2 of 505 comments (clear)

  1. Marketing Crapola! by GoRK · · Score: 5, Insightful

    This reeks of some marketing crap. There are plenty of on-demand electric heaters with very high flow rates. Yes they require massive amounts of electricity, but I don't know that a microwave based unit would require that much less. Since they don't quote any power rates or even seem to acknowledge their competition's existing and time tested products it leads me to believe that this is a bunch of marketing hoopla to drum up business for their products.

    If you want to heat 2-3 gallons of water per minute from say 50F to 130F using electricity you need a SERIOUS load. These on demand electric heaters often require 100 or 200 amp breakers BY THEMSELVES which most often means that in order to use them you have to upgrade your home's entire main breaker panel AND you may have to pay the utility company to give you this type of service as they typically do not have not installed equipment and lines capable of providing this amount of power to a home.

    I do se a bit of an advantage in that it's possible that an on demand microwave heater, although ideally less efficient than ceramic/resistance based heaters, could provide both a size and a maintenance advantage over a conventional heater.

    On-demand water heaters have been around a very long time and it seems in the last year or two they have come back in vogue again. They work OK. They can save you money. But most people can also save money with a much less substantial outlay by upgrading their old water heater to a newer model that is better insulated and more thermal efficient. There are even dual gas/electric heaters that let you change fuels to suit whatever is currently cheaper. In many areas such as the one I live in electricity is much less expensive in the winter than in the summer and gas is the opposite.

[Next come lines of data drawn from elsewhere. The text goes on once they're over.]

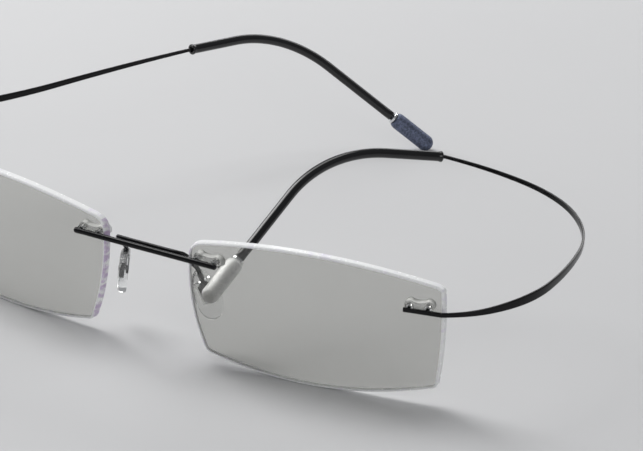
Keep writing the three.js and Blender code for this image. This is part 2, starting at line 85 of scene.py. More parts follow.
LENS_THICKNESS = 1.6
LENS_BASE_RADIUS = 133.5
LENS_BOW_CENTRE = (25.0, -8.5)
LENS_WRAP = math.radians(9.3)
LENS_LEAN = math.radians(5)
LENS_HALF_GAP = 9.55
LENS_SET_BACK = 0.7
LENS_CORNERS = {
    "nasal_top": (0.0, 2.2),
    "outer_top": (50.4, 1.8),
    "outer_bottom": (49.2, -18.7),
    "nasal_bottom": (3.3, -19.6),
}
LENS_BULGE = {"top": 3.1, "outer": 0.7, "bottom": 2.85, "nasal": 1.5}
LENS_CORNER_RADIUS = {"nasal_top": 2.2, "outer_top": 0.9, "outer_bottom": 0.5, "nasal_bottom": 0.5}
LENS_BEVEL = 0.2
LENS_OUTLINE_CENTRE = (25.0, -9.0)
LENS_EDGE_STEPS = 60
LENS_CORNER_STEPS = 7
LENS_RINGS = 14
LENS_FIRST_RING = 0.04  # scale of the innermost ring of a lens face
# The band of this width along the rim, on both faces, is painted near-white as a painted highlight.
EDGE_GLOW = 0.25  # width of the line along the rim, on both faces, that shows the bright edge
NASAL_FACING = -0.7  # the rim is violet where its normal faces outward by less than this

PIN_RADIUS = 0.3
PIN_BORE = 0.4
PIN_BARREL = 0.65
LENS_HOLE = PIN_BARREL + 0.1
CUT_PAST = 1.0  # how far a cutting tool reaches past what it cuts
ROD_STEPS = 24
PLUG_HEIGHT = 1.9
PLUG_PLATE = 1.0
PLUG_TAIL = 0.3
PLUG_DEPTH = PLUG_PLATE + PLUG_TAIL
PLUG_WAIST = 1.1
PLUG_GAP = 0.15
PLUG_SEAT = LENS_THICKNESS + PLUG_GAP
PLUG_ARC_STEPS = 28
PLUG_ARC_CUT = 0.15  # the round ends stop this many radians before the waist
BOSS_START = 0.1  # how deep in the lens a plug's boss starts
BOSS_OVERLAP = 0.2  # how far the boss runs into the plug
# How far the plug's outline is shrunk at each height, which rounds its edges.
PLUG_PROFILE = [
    (0, 0.1),
    (0.1, 0.02),
    (0.2, 0),
    (PLUG_DEPTH - 0.25, 0),
    (PLUG_DEPTH - 0.1, 0.07),
    (PLUG_DEPTH, 0.22),
]
PIN_END = LENS_THICKNESS + PLUG_DEPTH

BAR_RADIUS = 0.55
BAR_HALF_LENGTH = 15.9
BAR_UP = -1.05
BAR_PINS = (1.3, 5.2)
BOW_RADIUS = 0.42
BOW_GAP = 0.4
BOW_ABOVE_BAR = 0.15
BOW_CORNER = [(4.6, 0, 0), (6.6, 0.25, -0.1), (7.5, 1.2, -0.7)]  # from its middle: out, back, up
BOW_ABOVE_PAD = 0.6
BOW_STEPS = 260

PADDLE_WIDTH = 2.5
PADDLE_LENGTH = 4.3
PADDLE_THICKNESS = 0.5
PADDLE_HOLE = 0.45
PADDLE_HOLE_DROP = 0.5
PADDLE_SHIFT = 0.9
PADDLE_TOP_CUT = 0.3
PADDLE_BLEND = 1.2  # length over which the round wire flattens
PADDLE_END = 0.8  # length of the paddle's rounded end
PADDLE_SQUARENESS = 0.45
PAD_CENTRE = (9.7, 8.0, 11.4)
PAD_AXIS = (-0.254, -0.277, 0.926)
PAD_INWARD = (-0.86, 0.51, 0.0)
PAD_LENGTH = 10.8
PAD_WIDTH = 5.8
PAD_THICKNESS = 1.9
PAD_PLAY = 0.3
PAD_STEPS = 72
PAD_TAPER = 0.22
PAD_SQUARENESS = 0.1
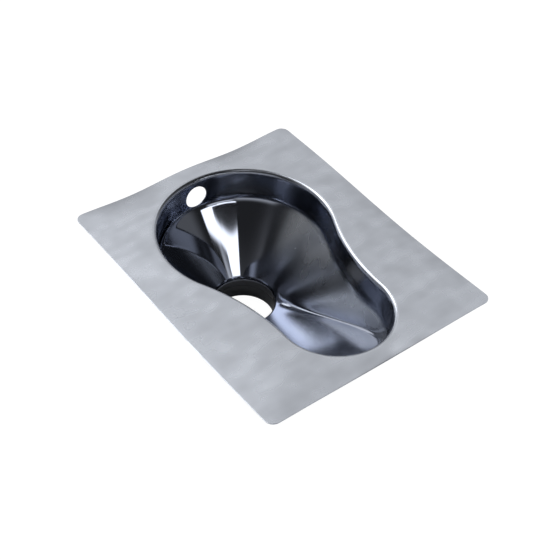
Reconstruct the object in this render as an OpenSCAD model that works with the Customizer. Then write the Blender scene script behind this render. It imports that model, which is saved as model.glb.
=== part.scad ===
// Squat toilet pan, pressed from stainless steel sheet and let into a floor.
// Millimetres. X runs across the pan, Y from its narrow front end to its wide rear end, and Z up.
// The origin is the middle of the deck, in the plane of the bowl's mouth.

/* [Deck] */
// Length of the deck plate, front to rear
deck_l = 530; // [500:5:600]
// Width of the deck plate
deck_w = 430; // [400:5:500]
// Radius of the deck's corners
deck_corner_r = 15; // [6:1:40]
// Thickness of the pressed sheet
sheet_t = 1.5; // [1:0.1:2.5]
// How far the pressing lets the long edges hang below the mouth
side_sag = 7.5; // [0:0.5:12]
// Where the long edges hang lowest, from the deck's middle
side_sag_y = -74; // [-120:2:40]
// How far the rear edge dips on each side of the bowl
rear_sag = 5; // [0:0.5:8]
// How far the front edge dips in its middle
front_sag = 2.5; // [0:0.5:8]

/* [Mouth of the bowl] */
// Radius of the wide rear end, where the deck starts to roll over
wide_r = 152; // [140:1:165]
// Radius of the narrow front end
narrow_r = 98.5; // [88:0.5:110]
// Distance between the centres of the two ends
end_pitch = 226.5; // [215:0.5:240]
// Distance from the deck's rear edge to the wide end's centre
rear_setback = 179.5; // [170:0.5:190]
// Radius of the hollow waist on each side
waist_r = 350; // [280:5:450]
// Radius of the rolled lip, on its upper side
lip_r = 8; // [5:0.5:12]

/* [Bowl] */
// Depth of the upright band, from the mouth to the knee
band_depth = 57.5; // [55:0.5:75]
// Draft of the band from upright, in degrees
band_draft = 1; // [0:0.5:4]
// Depth where the wall and the trough's floor meet the neck
funnel_depth = 169; // [140:1:200]
// Length over which the knee and the trough's fold are eased, on each side of the bend
bend_ease = 13; // [5:0.5:15]
// The same at the throat, where the sheet turns tightly down into the neck
throat_ease = 5; // [3:0.5:5]
// Length of the straight neck below the throat
neck_l = 12; // [4:0.5:20]

/* [Flush inlet] */
// Diameter of the hole for the flush pipe
flush_d = 41; // [30:0.5:42]
// Depth of the hole's centre below the mouth
flush_depth = 35.5; // [34:0.5:37]

/* [Outlet] */
// Outer diameter of the outlet spigot
spigot_d = 110; // [90:1:125]
// Wall of the outlet spigot
spigot_t = 2; // [1.6:0.1:3]
// Length of the outlet spigot
spigot_l = 25; // [20:1:80]
// Height of the weld bead, up the neck from the spigot's top edge
bead_w = 3.5; // [2:0.5:3.5]
// How far the weld bead stands out from the neck
bead_h = 1.2; // [0.8:0.1:1.4]

/* [Anchor lugs] */
// Width of the lug's strip
lug_w = 25; // [15:1:30]
// Thickness of the lug's strip
lug_t = 2; // [1.5:0.1:3]
// Length of the foot under the deck
lug_foot = 30; // [20:1:35]
// Length of the leg that the mortar grips
lug_leg = 42; // [30:1:60]
// Slope of the leg from upright, in degrees
lug_slope = 20; // [0:1:35]
// Inner radius of the lug's bend
lug_bend = 3; // [2:0.5:5]
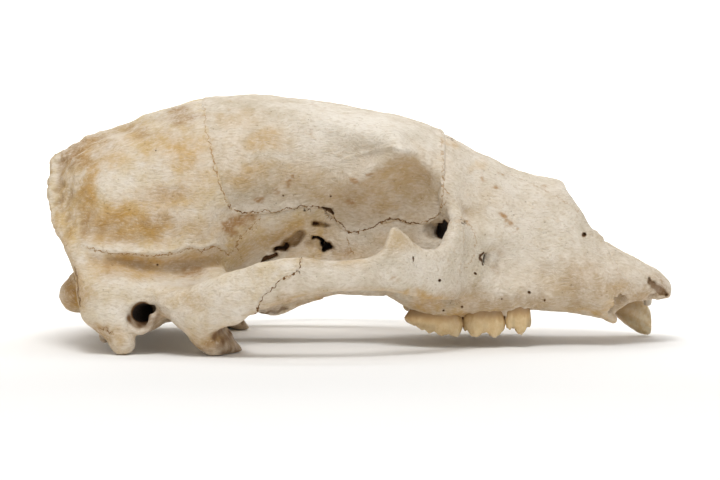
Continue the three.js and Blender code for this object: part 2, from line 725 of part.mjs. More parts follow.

  2. Re:that's more like it by hjsb · · Score: 5, Insightful

    I think the point was not that immersion heaters are inefficient in that way (i.e. in the true physical sense), but that because they cannot heat water quickly, they have to keep a large amount of water hot at all times in case it is needed. This is inefficient (not in physical sense) because the vast majority of the heat that is transferred to the water is lost to the atmosphere while the water sits around waiting to be used. Gas heaters, however, can heat water quickly (on demand), and thus no energy is being used to heat the water until it is required.